**Written exercise**
Exactly and only the lines from the one containing "return fillet(free_corners, sheet_edge_radius)" through the one containing "bpy.data.objects.remove(obj)" are to be repeated, both ends included.

[Start Provided data]

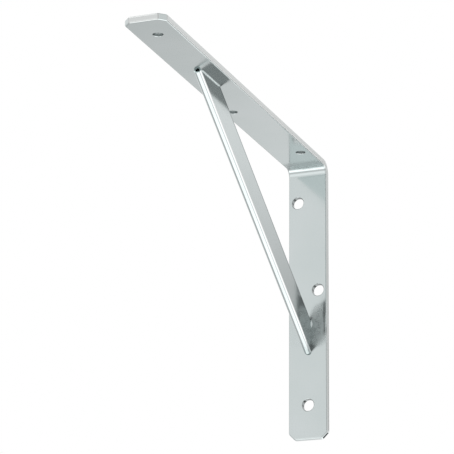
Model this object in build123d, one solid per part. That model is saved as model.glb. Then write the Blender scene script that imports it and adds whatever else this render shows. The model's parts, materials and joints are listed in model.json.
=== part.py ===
"""A braced shelf bracket: one bent steel strip with a folded sheet brace across its corner.

Millimetres. The wall face is the plane Y = 0 and the room is towards -Y. X runs across the strip
from its centre line, Z is up, and Z = 0 is the level of the top wall hole.
"""

from build123d import *
import os

# The bent strip.
strip_width = 28.5
strip_thickness = 4.5
arm_length = 300.0
leg_length = 200.0
bend_inner_radius = 5.5
corner_cut = 4.4
corner_softening = 2.5
edge_radius = 1.2

# The brace: the section of its channel, and where the line of its nose meets the strip.
brace_width = 5.0
brace_depth = 20.5
brace_sheet = 1.2
sheet_edge_radius = 0.25
nose_cut_depth = 2.6
brace_from_arm_end = 83.2
brace_from_foot = 59.0

# The holes, with drops measured down from the shelf face and reaches out from the wall face.
wall_hole_diameter = 8.5
shelf_hole_diameter = 6.5
hole_edge_cut = 0.3
hole_to_brace_gap = 0.65
top_wall_hole_drop = 29.2
middle_wall_hole_drop = 94.0
low_wall_hole_from_foot = 24.2
inner_shelf_hole_reach = 39.5
middle_shelf_hole_reach = 131.5
outer_shelf_hole_from_end = 23.3

shelf_z = top_wall_hole_drop
foot_z = shelf_z - leg_length
arm_under_z = shelf_z - strip_thickness
leg_front_y = -strip_thickness

# The holes beside the brace stand off the centre line, so that a screwdriver passes it.
hole_offset = brace_width / 2 + wall_hole_diameter / 2 + hole_to_brace_gap


def mounting_strip():
    """The flat bar bent to a right angle, with cut corners, rounded edges and punched holes."""
    outline = Polyline(
        (0, foot_z),
        (0, shelf_z),
        (-arm_length, shelf_z),
        (-arm_length, arm_under_z),
        (leg_front_y, arm_under_z),
        (leg_front_y, foot_z),
        close=True,
    )
    profile = make_face(outline)
    profile = fillet(corner_at(profile, 0, shelf_z), bend_inner_radius + strip_thickness)
    profile = fillet(corner_at(profile, leg_front_y, arm_under_z), bend_inner_radius)
    strip = extrude(Plane.YZ * profile, strip_width / 2, both=True)
    strip = chamfer(end_corners(strip), corner_cut)
    strip = fillet(end_corners(strip), corner_softening)
    strip = fillet(strip.edges() - end_corners(strip) - bend_lines(strip), edge_radius)
    for drill, radius in wall_holes() + shelf_holes():
        strip -= drill * Cylinder(radius, 4 * strip_thickness)
    hole_rims = strip.edges().filter_by(GeomType.CIRCLE).filter_by(lambda edge: edge.is_closed)
    return chamfer(hole_rims, hole_edge_cut)


def corner_at(profile, y, z):
    """The corner of a side profile at a place."""
    return profile.vertices().sort_by_distance(Vector(y, z, 0))[0]


def end_corners(strip):
    """The edges through the strip's thickness at its two free ends."""
    arm_end = strip.edges().filter_by(Axis.Z)
    arm_end = arm_end.filter_by(lambda edge: edge.center().Y < -arm_length + 2 * corner_cut)
    foot = strip.edges().filter_by(Axis.Y)
    foot = foot.filter_by(lambda edge: edge.center().Z < foot_z + 2 * corner_cut)
    return arm_end + foot


def bend_lines(strip):
    """The lines across the strip where its flats run into the bend."""
    bend = bend_inner_radius + strip_thickness + edge_radius
    across = strip.edges().filter_by(Axis.X)
    return across.filter_by(lambda edge: edge.center().Y > -bend and edge.center().Z > shelf_z - bend)


def wall_holes():
    """Each wall hole's place on the wall face and its radius."""
    low_wall_hole_drop = leg_length - low_wall_hole_from_foot
    places = (
        (-hole_offset, top_wall_hole_drop),
        (hole_offset, middle_wall_hole_drop),
        (0, low_wall_hole_drop),
    )
    return [(Pos(x, 0, shelf_z - drop) * Rot(90, 0, 0), wall_hole_diameter / 2) for x, drop in places]


def shelf_holes():
    """Each shelf hole's place on the shelf face and its radius."""
    outer_shelf_hole_reach = arm_length - outer_shelf_hole_from_end
    places = (
        (hole_offset, inner_shelf_hole_reach),
        (-hole_offset, middle_shelf_hole_reach),
        (0, outer_shelf_hole_reach),
    )
    return [(Pos(x, -reach, shelf_z), shelf_hole_diameter / 2) for x, reach in places]


def diagonal_brace():
    """The sheet channel, cut on a slant to sit on the strip, with its nose cut square at both ends."""
    arm_seat = Vector(0, -(arm_length - brace_from_arm_end), arm_under_z)
    leg_seat = Vector(0, leg_front_y, shelf_z - (leg_length - brace_from_foot))
    nose_line = arm_seat - leg_seat
    length = nose_line.length
    run = -nose_line.Y
    rise = nose_line.Z
    section_plane = Plane(origin=leg_seat, x_dir=(1, 0, 0), z_dir=nose_line)
    channel = extrude(section_plane * channel_section(), amount=length)
    channel = split(channel, bisect_by=Plane(arm_seat, z_dir=(0, 0, 1)), keep=Keep.BOTTOM)
    channel = split(channel, bisect_by=Plane(leg_seat, z_dir=(0, -1, 0)), keep=Keep.TOP)

    from_here_on = (Align.CENTER, Align.CENTER, Align.MIN)
    square_cut = Box(2 * brace_width, 2 * nose_cut_depth, length, align=from_here_on)
    arm_cut_station = length - nose_cut_depth * run / rise
    leg_cut_station = nose_cut_depth * rise / run
    channel -= section_plane * Pos(0, 0, arm_cut_station) * square_cut
    channel -= section_plane * Pos(0, 0, leg_cut_station - length) * square_cut
    return channel


def channel_section():
    """The brace's section: a sheet folded round its nose, at the origin, with two flat flanges."""
    outer_radius = brace_width / 2
    inner_radius = outer_radius - brace_sheet
    flange = brace_depth - outer_radius
    solid_flanges = Rectangle(brace_width, flange, align=(Align.CENTER, Align.MIN))
    hollow_flanges = Rectangle(2 * inner_radius, 2 * flange, align=(Align.CENTER, Align.MIN))
    section = Pos(0, outer_radius) * (Circle(outer_radius) + solid_flanges)
    section -= Pos(0, outer_radius) * (Circle(inner_radius) + hollow_flanges)
    free_corners = section.vertices().group_by(Axis.Y)[-1]
    return fillet(free_corners, sheet_edge_radius)


pieces = {
    "mounting_strip": mounting_strip(),
    "diagonal_brace": diagonal_brace(),
}

os.makedirs("parts", exist_ok=True)
for name, piece in pieces.items():
    export_step(piece, f"parts/{name}.step")
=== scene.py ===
"""The looks of a braced shelf bracket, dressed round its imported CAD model.

Metres, in the CAD frame: the wall face is the plane Y = 0, the room is towards -Y and Z is up.
"""

import json
import math

import bmesh
import bpy
from mathutils import Matrix, Vector


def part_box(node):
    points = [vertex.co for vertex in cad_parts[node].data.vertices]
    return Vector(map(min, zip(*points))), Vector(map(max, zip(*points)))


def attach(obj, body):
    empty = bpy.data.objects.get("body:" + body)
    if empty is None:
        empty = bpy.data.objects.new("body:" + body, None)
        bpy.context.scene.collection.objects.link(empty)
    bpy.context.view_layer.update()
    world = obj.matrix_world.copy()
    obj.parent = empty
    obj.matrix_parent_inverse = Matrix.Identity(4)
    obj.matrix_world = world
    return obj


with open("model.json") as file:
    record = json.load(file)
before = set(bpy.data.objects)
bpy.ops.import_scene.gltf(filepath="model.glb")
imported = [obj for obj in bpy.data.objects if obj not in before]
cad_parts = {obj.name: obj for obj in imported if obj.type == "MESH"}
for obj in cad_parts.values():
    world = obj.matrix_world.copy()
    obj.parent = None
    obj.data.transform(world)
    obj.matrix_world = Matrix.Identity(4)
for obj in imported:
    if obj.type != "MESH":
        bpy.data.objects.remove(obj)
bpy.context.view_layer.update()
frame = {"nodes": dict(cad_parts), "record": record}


# The camera stands in the room, to the right of the bracket and below it, and looks up at the
# corner under the arm. The lens is long, so that the arm and the leg hardly taper.
camera_place = Vector((0.5820, -1.6325, -0.5640))
camera_azimuth = math.radians(21.55)
camera_elevation = math.radians(-17.51)
camera_roll = math.radians(0.49)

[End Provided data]

**Exercise solution**
    return fillet(free_corners, sheet_edge_radius)


pieces = {
    "mounting_strip": mounting_strip(),
    "diagonal_brace": diagonal_brace(),
}

os.makedirs("parts", exist_ok=True)
for name, piece in pieces.items():
    export_step(piece, f"parts/{name}.step")
=== scene.py ===
"""The looks of a braced shelf bracket, dressed round its imported CAD model.

Metres, in the CAD frame: the wall face is the plane Y = 0, the room is towards -Y and Z is up.
"""

import json
import math

import bmesh
import bpy
from mathutils import Matrix, Vector


def part_box(node):
    points = [vertex.co for vertex in cad_parts[node].data.vertices]
    return Vector(map(min, zip(*points))), Vector(map(max, zip(*points)))


def attach(obj, body):
    empty = bpy.data.objects.get("body:" + body)
    if empty is None:
        empty = bpy.data.objects.new("body:" + body, None)
        bpy.context.scene.collection.objects.link(empty)
    bpy.context.view_layer.update()
    world = obj.matrix_world.copy()
    obj.parent = empty
    obj.matrix_parent_inverse = Matrix.Identity(4)
    obj.matrix_world = world
    return obj


with open("model.json") as file:
    record = json.load(file)
before = set(bpy.data.objects)
bpy.ops.import_scene.gltf(filepath="model.glb")
imported = [obj for obj in bpy.data.objects if obj not in before]
cad_parts = {obj.name: obj for obj in imported if obj.type == "MESH"}
for obj in cad_parts.values():
    world = obj.matrix_world.copy()
    obj.parent = None
    obj.data.transform(world)
    obj.matrix_world = Matrix.Identity(4)
for obj in imported:
    if obj.type != "MESH":
        bpy.data.objects.remove(obj)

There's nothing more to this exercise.